> Goal of the exercise
The data must be returned in full and exactly as given.

### Data lines

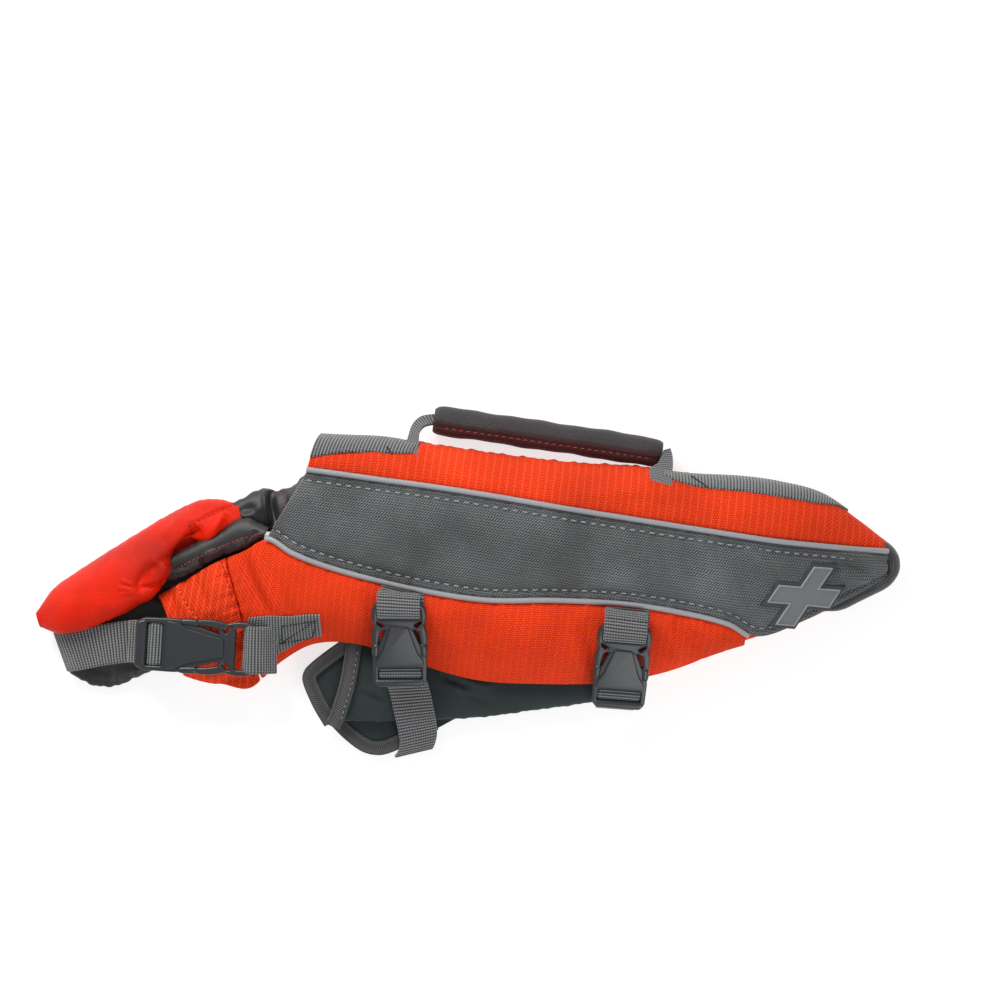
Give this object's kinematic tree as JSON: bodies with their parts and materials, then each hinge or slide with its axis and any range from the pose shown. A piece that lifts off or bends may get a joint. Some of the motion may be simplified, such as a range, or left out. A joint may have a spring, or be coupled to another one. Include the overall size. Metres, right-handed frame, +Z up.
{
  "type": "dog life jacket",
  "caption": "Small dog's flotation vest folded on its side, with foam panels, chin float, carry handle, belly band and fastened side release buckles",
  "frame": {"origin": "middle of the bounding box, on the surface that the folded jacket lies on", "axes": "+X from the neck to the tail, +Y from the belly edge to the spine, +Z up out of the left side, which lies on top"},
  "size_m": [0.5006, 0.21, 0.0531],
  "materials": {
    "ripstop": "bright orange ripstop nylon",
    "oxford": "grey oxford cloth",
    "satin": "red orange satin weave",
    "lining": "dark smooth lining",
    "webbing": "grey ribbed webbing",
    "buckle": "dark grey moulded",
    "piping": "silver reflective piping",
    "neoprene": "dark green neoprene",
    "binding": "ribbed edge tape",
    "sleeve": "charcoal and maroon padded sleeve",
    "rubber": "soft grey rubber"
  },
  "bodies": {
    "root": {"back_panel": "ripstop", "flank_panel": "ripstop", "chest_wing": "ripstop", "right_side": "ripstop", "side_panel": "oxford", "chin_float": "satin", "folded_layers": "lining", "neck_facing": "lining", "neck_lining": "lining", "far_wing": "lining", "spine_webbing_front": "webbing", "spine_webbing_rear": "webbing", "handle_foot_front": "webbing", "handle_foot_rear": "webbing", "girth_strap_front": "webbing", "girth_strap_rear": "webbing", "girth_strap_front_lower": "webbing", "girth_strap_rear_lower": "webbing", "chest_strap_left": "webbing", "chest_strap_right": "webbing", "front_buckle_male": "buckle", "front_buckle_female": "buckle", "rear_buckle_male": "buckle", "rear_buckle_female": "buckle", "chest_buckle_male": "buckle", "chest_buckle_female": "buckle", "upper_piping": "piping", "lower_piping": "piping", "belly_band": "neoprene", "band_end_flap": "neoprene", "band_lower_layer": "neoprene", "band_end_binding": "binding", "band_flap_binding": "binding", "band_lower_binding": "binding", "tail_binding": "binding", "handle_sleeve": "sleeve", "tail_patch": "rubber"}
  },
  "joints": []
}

######

> Final result
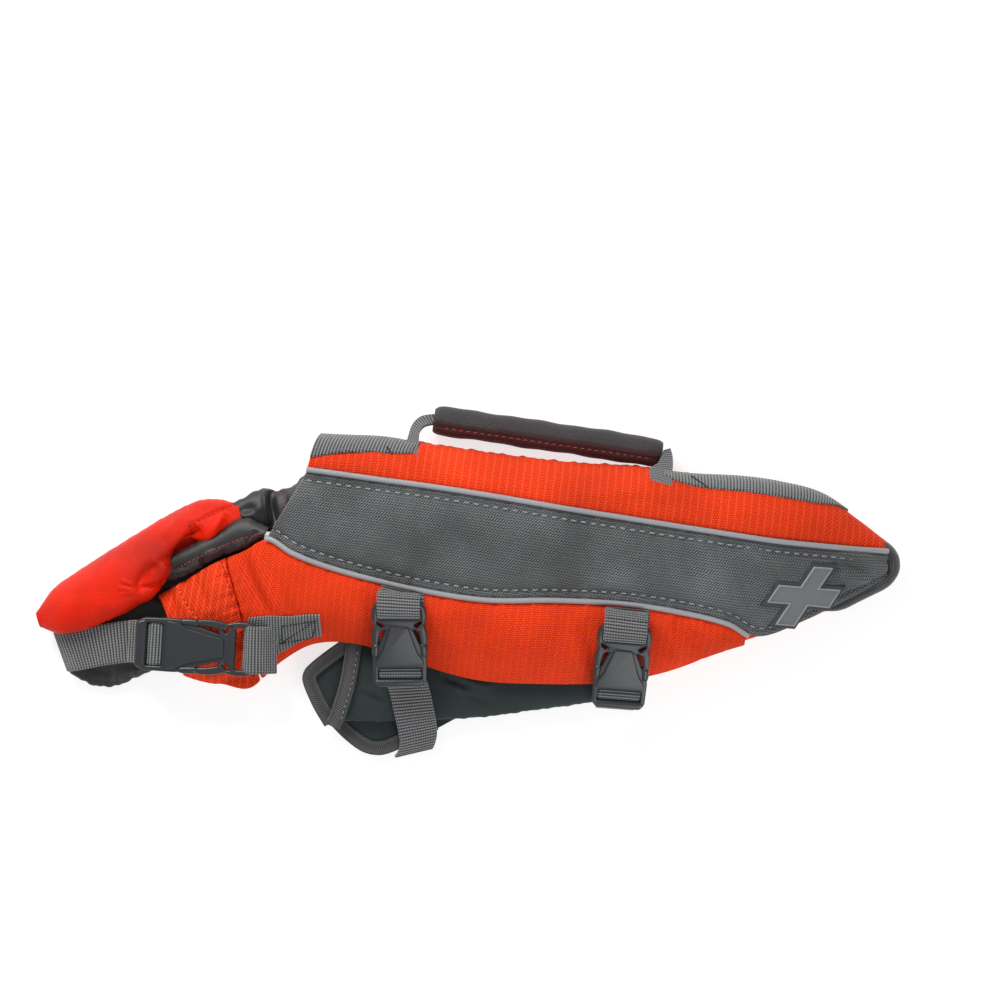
Give this object's kinematic tree as JSON: bodies with their parts and materials, then each hinge or slide with its axis and any range from the pose shown. A piece that lifts off or bends may get a joint. Some of the motion may be simplified, such as a range, or left out. A joint may have a spring, or be coupled to another one. Include the overall size. Metres, right-handed frame, +Z up.
{
  "type": "dog life jacket",
  "caption": "Small dog's flotation vest folded on its side, with foam panels, chin float, carry handle, belly band and fastened side release buckles",
  "frame": {"origin": "middle of the bounding box, on the surface that the folded jacket lies on", "axes": "+X from the neck to the tail, +Y from the belly edge to the spine, +Z up out of the left side, which lies on top"},
  "size_m": [0.5006, 0.21, 0.0531],
  "materials": {
    "ripstop": "bright orange ripstop nylon",
    "oxford": "grey oxford cloth",
    "satin": "red orange satin weave",
    "lining": "dark smooth lining",
    "webbing": "grey ribbed webbing",
    "buckle": "dark grey moulded",
    "piping": "silver reflective piping",
    "neoprene": "dark green neoprene",
    "binding": "ribbed edge tape",
    "sleeve": "charcoal and maroon padded sleeve",
    "rubber": "soft grey rubber"
  },
  "bodies": {
    "root": {"back_panel": "ripstop", "flank_panel": "ripstop", "chest_wing": "ripstop", "right_side": "ripstop", "side_panel": "oxford", "chin_float": "satin", "folded_layers": "lining", "neck_facing": "lining", "neck_lining": "lining", "far_wing": "lining", "spine_webbing_front": "webbing", "spine_webbing_rear": "webbing", "handle_foot_front": "webbing", "handle_foot_rear": "webbing", "girth_strap_front": "webbing", "girth_strap_rear": "webbing", "girth_strap_front_lower": "webbing", "girth_strap_rear_lower": "webbing", "chest_strap_left": "webbing", "chest_strap_right": "webbing", "front_buckle_male": "buckle", "front_buckle_female": "buckle", "rear_buckle_male": "buckle", "rear_buckle_female": "buckle", "chest_buckle_male": "buckle", "chest_buckle_female": "buckle", "upper_piping": "piping", "lower_piping": "piping", "belly_band": "neoprene", "band_end_flap": "neoprene", "band_lower_layer": "neoprene", "band_end_binding": "binding", "band_flap_binding": "binding", "band_lower_binding": "binding", "tail_binding": "binding", "handle_sleeve": "sleeve", "tail_patch": "rubber"}
  },
  "joints": []
}